Aim →
Output the data below in full, byte for byte. Nothing may differ.

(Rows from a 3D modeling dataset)
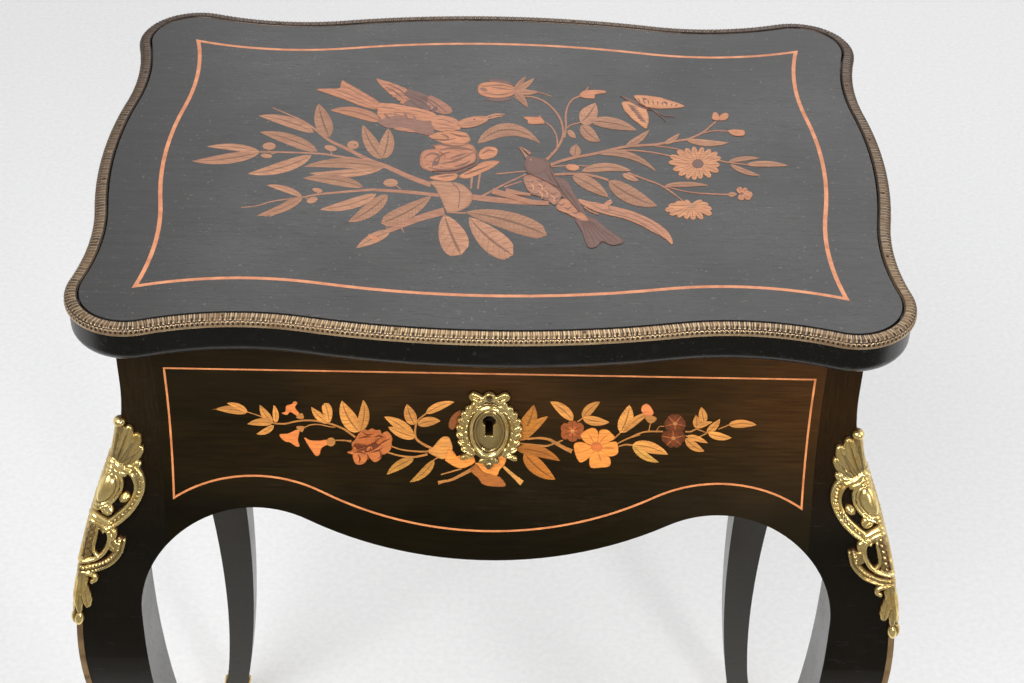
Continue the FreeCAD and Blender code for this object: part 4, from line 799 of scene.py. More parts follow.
def bird_in_flight(lid):
    """The upper bird: its tail, feathered wings, body, neck, head and beak in close stains."""
    brown = (0.33, 0.130, 0.058)
    lid.view = "b"
    lid.blots((0.64, 0.225, 0.083), [
        [(-205, 168), (-110, 162), (-8, 160), (8, 118), (22, 92), (60, 112), (170, 175), (340, 280),
         (330, 345), (200, 322), (60, 266), (-30, 236), (-95, 211), (-160, 190)],
    ])
    lid.leaves((0.64, 0.225, 0.083), [(350, 450, -80, 352, 46, 0.07)])
    lid.strokes(brown, 5, [
        [(-60, 165), (80, 215), (300, 315)], [(20, 130), (130, 190), (310, 290)],
        [(-40, 200), (120, 262), (290, 325)],
    ])
    # The raised wing, with its feathers' ends along the lower edge
    lid.blots((0.58, 0.205, 0.080), [
        [(315, 80), (430, 108), (520, 140), (600, 180), (640, 240), (580, 290), (530, 270), (470, 235),
         (400, 180)],
    ], 0.04, 0.0)
    lid.blots(MAUVE, [
        [(590, 170), (700, 200), (790, 240), (850, 290), (820, 345), (740, 355), (650, 340), (590, 310),
         (560, 240)],
    ], 0.06, 0.0)
    lid.blots((0.46, 0.170, 0.078), [
        [(780, 225), (870, 262), (950, 315), (978, 350), (955, 382), (870, 378), (800, 350), (760, 290)],
    ], 0.04, 0.0)
    lid.leaves((0.58, 0.205, 0.080), [
        (500, 160, 400, 182, 17), (540, 190, 425, 206, 18), (560, 210, 455, 235, 19),
        (590, 240, 495, 262, 19), (610, 260, 520, 290, 20),
    ], veined=0.0)
    lid.leaves(MAUVE, [
        (640, 270, 545, 308, 22), (690, 290, 600, 335, 22), (730, 300, 660, 357, 22),
        (790, 310, 720, 372, 20), (850, 320, 790, 380, 18),
    ], veined=0.0)
    lid.strokes(INK, 5, [
        [(600, 225), (720, 285), (800, 360)], [(640, 215), (760, 270), (870, 365)],
        [(560, 245), (640, 290), (720, 350)], [(420, 125), (520, 175), (600, 240)],
        [(400, 150), (490, 200), (560, 260)], [(700, 225), (820, 285), (930, 368)],
    ])
    # The body, its dark underside and the neck
    lid.blots((0.68, 0.240, 0.088), [
        [(335, 298), (460, 295), (600, 320), (740, 350), (830, 385), (830, 445), (700, 445), (550, 430),
         (400, 440), (335, 400)],
    ], 0.03, 0.0)
    lid.blots((0.33, 0.135, 0.070), [
        [(330, 445), (420, 410), (520, 395), (610, 420), (700, 440), (810, 455), (815, 555), (740, 565),
         (660, 545), (520, 515), (400, 500)],
    ], 0.06, 0.0)
    lid.leaves((0.33, 0.135, 0.070), [
        (440, 440, 380, 375, 12), (520, 430, 470, 368, 12), (590, 440, 560, 375, 12),
        (660, 450, 640, 395, 12),
    ], veined=0.0)
    lid.blots((0.54, 0.195, 0.080), [
        [(470, 505), (560, 505), (660, 535), (640, 545), (560, 535), (490, 525)],
    ])
    lid.blots((0.66, 0.235, 0.088), [
        [(800, 400), (900, 400), (1000, 425), (1045, 470), (1040, 520), (930, 530), (840, 525), (800, 470)],
    ], 0.04, 0.0)
    lid.strokes(brown, 5, [
        [(360, 330), (450, 335), (520, 350)], [(480, 370), (580, 378), (680, 395)],
        [(620, 350), (700, 365), (790, 390)], [(380, 380), (440, 385), (520, 395)],
        [(850, 430), (920, 440), (1000, 470)], [(840, 470), (920, 480), (1000, 505)],
        [(870, 505), (940, 508), (1010, 515)],
    ])
    # The head and the open beak
    lid.blots((0.62, 0.225, 0.085), [
        [(1020, 460), (1100, 420), (1200, 402), (1280, 408), (1290, 440), (1220, 480), (1120, 505),
         (1050, 500)],
    ])
    lid.strokes(brown, 4, [
        [(1080, 470), (1160, 455), (1260, 440)], [(1070, 490), (1150, 480), (1220, 465)],
    ])
    lid.strokes(TAN, 9, [[(1265, 412), (1350, 390), (1435, 386)], [(1270, 430), (1340, 412), (1420, 402)]])
    lid.berries(INK, [(1170, 432, 8, 7, 0.0)])


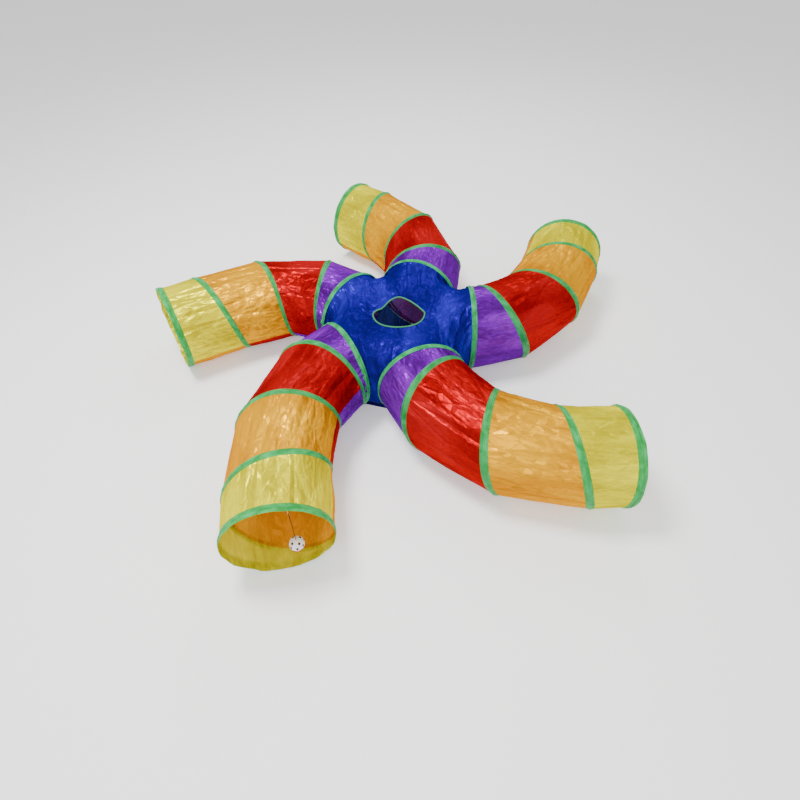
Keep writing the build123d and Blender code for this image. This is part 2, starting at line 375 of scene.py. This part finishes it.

Answer to the problem →
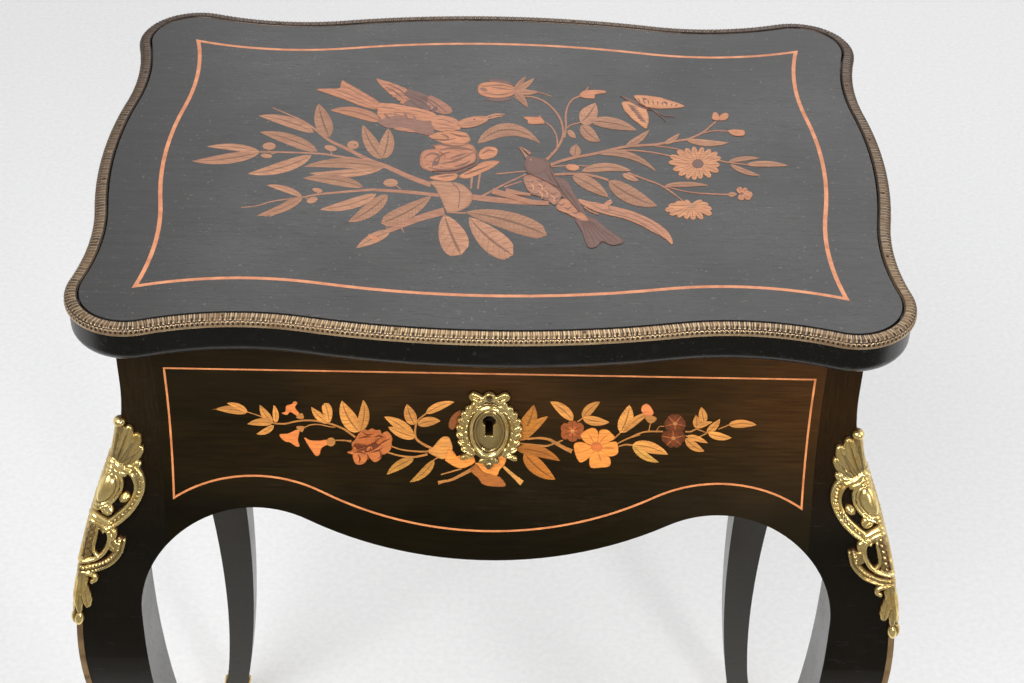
Continue the FreeCAD and Blender code for this object: part 4, from line 799 of scene.py. More parts follow.
def bird_in_flight(lid):
    """The upper bird: its tail, feathered wings, body, neck, head and beak in close stains."""
    brown = (0.33, 0.130, 0.058)
    lid.view = "b"
    lid.blots((0.64, 0.225, 0.083), [
        [(-205, 168), (-110, 162), (-8, 160), (8, 118), (22, 92), (60, 112), (170, 175), (340, 280),
         (330, 345), (200, 322), (60, 266), (-30, 236), (-95, 211), (-160, 190)],
    ])
    lid.leaves((0.64, 0.225, 0.083), [(350, 450, -80, 352, 46, 0.07)])
    lid.strokes(brown, 5, [
        [(-60, 165), (80, 215), (300, 315)], [(20, 130), (130, 190), (310, 290)],
        [(-40, 200), (120, 262), (290, 325)],
    ])
    # The raised wing, with its feathers' ends along the lower edge
    lid.blots((0.58, 0.205, 0.080), [
        [(315, 80), (430, 108), (520, 140), (600, 180), (640, 240), (580, 290), (530, 270), (470, 235),
         (400, 180)],
    ], 0.04, 0.0)
    lid.blots(MAUVE, [
        [(590, 170), (700, 200), (790, 240), (850, 290), (820, 345), (740, 355), (650, 340), (590, 310),
         (560, 240)],
    ], 0.06, 0.0)
    lid.blots((0.46, 0.170, 0.078), [
        [(780, 225), (870, 262), (950, 315), (978, 350), (955, 382), (870, 378), (800, 350), (760, 290)],
    ], 0.04, 0.0)
    lid.leaves((0.58, 0.205, 0.080), [
        (500, 160, 400, 182, 17), (540, 190, 425, 206, 18), (560, 210, 455, 235, 19),
        (590, 240, 495, 262, 19), (610, 260, 520, 290, 20),
    ], veined=0.0)
    lid.leaves(MAUVE, [
        (640, 270, 545, 308, 22), (690, 290, 600, 335, 22), (730, 300, 660, 357, 22),
        (790, 310, 720, 372, 20), (850, 320, 790, 380, 18),
    ], veined=0.0)
    lid.strokes(INK, 5, [
        [(600, 225), (720, 285), (800, 360)], [(640, 215), (760, 270), (870, 365)],
        [(560, 245), (640, 290), (720, 350)], [(420, 125), (520, 175), (600, 240)],
        [(400, 150), (490, 200), (560, 260)], [(700, 225), (820, 285), (930, 368)],
    ])
    # The body, its dark underside and the neck
    lid.blots((0.68, 0.240, 0.088), [
        [(335, 298), (460, 295), (600, 320), (740, 350), (830, 385), (830, 445), (700, 445), (550, 430),
         (400, 440), (335, 400)],
    ], 0.03, 0.0)
    lid.blots((0.33, 0.135, 0.070), [
        [(330, 445), (420, 410), (520, 395), (610, 420), (700, 440), (810, 455), (815, 555), (740, 565),
         (660, 545), (520, 515), (400, 500)],
    ], 0.06, 0.0)
    lid.leaves((0.33, 0.135, 0.070), [
        (440, 440, 380, 375, 12), (520, 430, 470, 368, 12), (590, 440, 560, 375, 12),
        (660, 450, 640, 395, 12),
    ], veined=0.0)
    lid.blots((0.54, 0.195, 0.080), [
        [(470, 505), (560, 505), (660, 535), (640, 545), (560, 535), (490, 525)],
    ])
    lid.blots((0.66, 0.235, 0.088), [
        [(800, 400), (900, 400), (1000, 425), (1045, 470), (1040, 520), (930, 530), (840, 525), (800, 470)],
    ], 0.04, 0.0)
    lid.strokes(brown, 5, [
        [(360, 330), (450, 335), (520, 350)], [(480, 370), (580, 378), (680, 395)],
        [(620, 350), (700, 365), (790, 390)], [(380, 380), (440, 385), (520, 395)],
        [(850, 430), (920, 440), (1000, 470)], [(840, 470), (920, 480), (1000, 505)],
        [(870, 505), (940, 508), (1010, 515)],
    ])
    # The head and the open beak
    lid.blots((0.62, 0.225, 0.085), [
        [(1020, 460), (1100, 420), (1200, 402), (1280, 408), (1290, 440), (1220, 480), (1120, 505),
         (1050, 500)],
    ])
    lid.strokes(brown, 4, [
        [(1080, 470), (1160, 455), (1260, 440)], [(1070, 490), (1150, 480), (1220, 465)],
    ])
    lid.strokes(TAN, 9, [[(1265, 412), (1350, 390), (1435, 386)], [(1270, 430), (1340, 412), (1420, 402)]])
    lid.berries(INK, [(1170, 432, 8, 7, 0.0)])


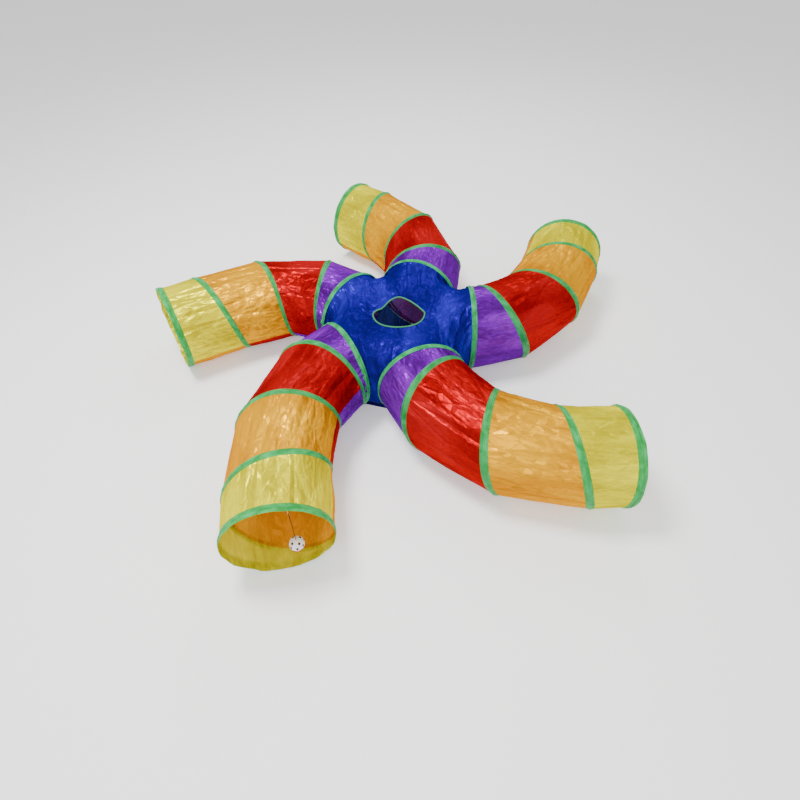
Keep writing the build123d and Blender code for this image. This is part 2, starting at line 375 of scene.py. This part finishes it.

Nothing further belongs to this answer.